Calling all mushroom lovers. Ovvvv–er here!

 

One of the things I absolutely love to eat are appetizers.  They’re so cute and so flavourful and of course, so little, that you have to have more than just one, or even two and well, dog-gone-it, sometimes 3 or 4.  Well the great thing about these little appetizers, is that they are almost all vegetables, so I’m giving you permission to have as many as you like and there’s absolutely no guilt involved.  None. Eat as many as your little heart desires.

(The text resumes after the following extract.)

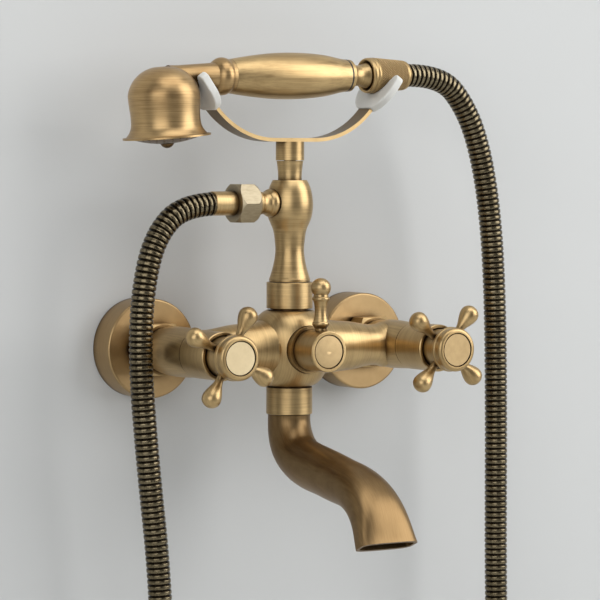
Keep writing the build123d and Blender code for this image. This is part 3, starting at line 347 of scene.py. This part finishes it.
MILK_CLOUD = (90.0, 90.0, 90.0)
MILK_GRAIN = (1400.0, 1400.0, 1400.0)
MILK_DARKER = (0.64, 0.635, 0.60)
MILK_LIGHTER = (0.71, 0.705, 0.67)
MILK_ROUGHNESS = (0.34, 0.42)
MILK_RELIEF = (0.08, 0.00003)
MILK_THROUGH = 0.6
MILK_DEPTH = 0.004


def milky_plastic():
    """Milky moulded plastic that lets a little light through."""
    milk = Shades("milky_liner")
    cloudy = milk.noise(MILK_CLOUD)
    milk.base(milk.mix(milk.span(cloudy, *NOISE_SPAN), MILK_DARKER, MILK_LIGHTER))
    grain = milk.noise(MILK_GRAIN, detail=1.0)
    milk.rough(milk.span(grain, *NOISE_SPAN, *MILK_ROUGHNESS))
    milk.bump(grain, *MILK_RELIEF)
    milk.shader.inputs["Subsurface Weight"].default_value = MILK_THROUGH
    milk.shader.inputs["Subsurface Scale"].default_value = MILK_DEPTH
    milk.shader.inputs["Subsurface Radius"].default_value = (1.0, 1.0, 1.0)
    return milk.material


PLAIN_GRAIN = (1200.0, 1200.0, 1200.0)
PLAIN_RELIEF = (0.1, 0.00002)


def plain_finish(name, low, high, rough_low, rough_high, metallic=0.0):
    """Small even finish with a fine grain in colour and gloss."""
    finish = Shades(name)
    speckle = finish.noise(PLAIN_GRAIN)
    finish.base(finish.mix(finish.span(speckle, *NOISE_SPAN), low, high))
    finish.rough(finish.span(speckle, *NOISE_SPAN, rough_low, rough_high))
    finish.bump(speckle, *PLAIN_RELIEF)
    finish.shader.inputs["Metallic"].default_value = metallic
    return finish.material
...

The thing I like about this combination of flavours is its freshness.  It doesn’t leave a heavy aftertaste, nor does it make you feel like you’ve over-indulged.  It delivers a light, flavourful mouthful with every bite that will have your family and friends coming back for more. Served at a party, as an appetizer, these yummy little morsels are sure to get polished off.

Italian Stuffed Mushrooms

4 strips bacon, diced

1/4 cup (50 ml) ground pork

30 – 40 medium to large fresh mushrooms

1 cup (250 ml) onion and garlic salad croutons, crushed

1 cup (4 ounces) shredded part-skim mozzarella cheese

1 medium tomato, finely chopped

1/2 yellow pepper, finely diced

1/4 cup  (50 ml) grated Parmesan cheese

2 tablespoons (25 ml) minced fresh parsley

1-1/2 teaspoons (6 ml) minced fresh oregano or 1/2 teaspoon dried oregano

Method

1. In a large skillet, cook pork, drain fat and pat with a paper towel.  Chop finely with a knife or a hand-held blender and set aside. In the same skillet, cook bacon over medium heat, until crisp.  Remove to paper towels; pat dry, reserving 1 tablespoon of drippings.

 

2. Remove stems from mushrooms; set caps aside. Finely chop half of the stems (save the remaining for another use).  Add chopped stems to bacon drippings; saute for 2-3 minutes.  Remove from the heat. 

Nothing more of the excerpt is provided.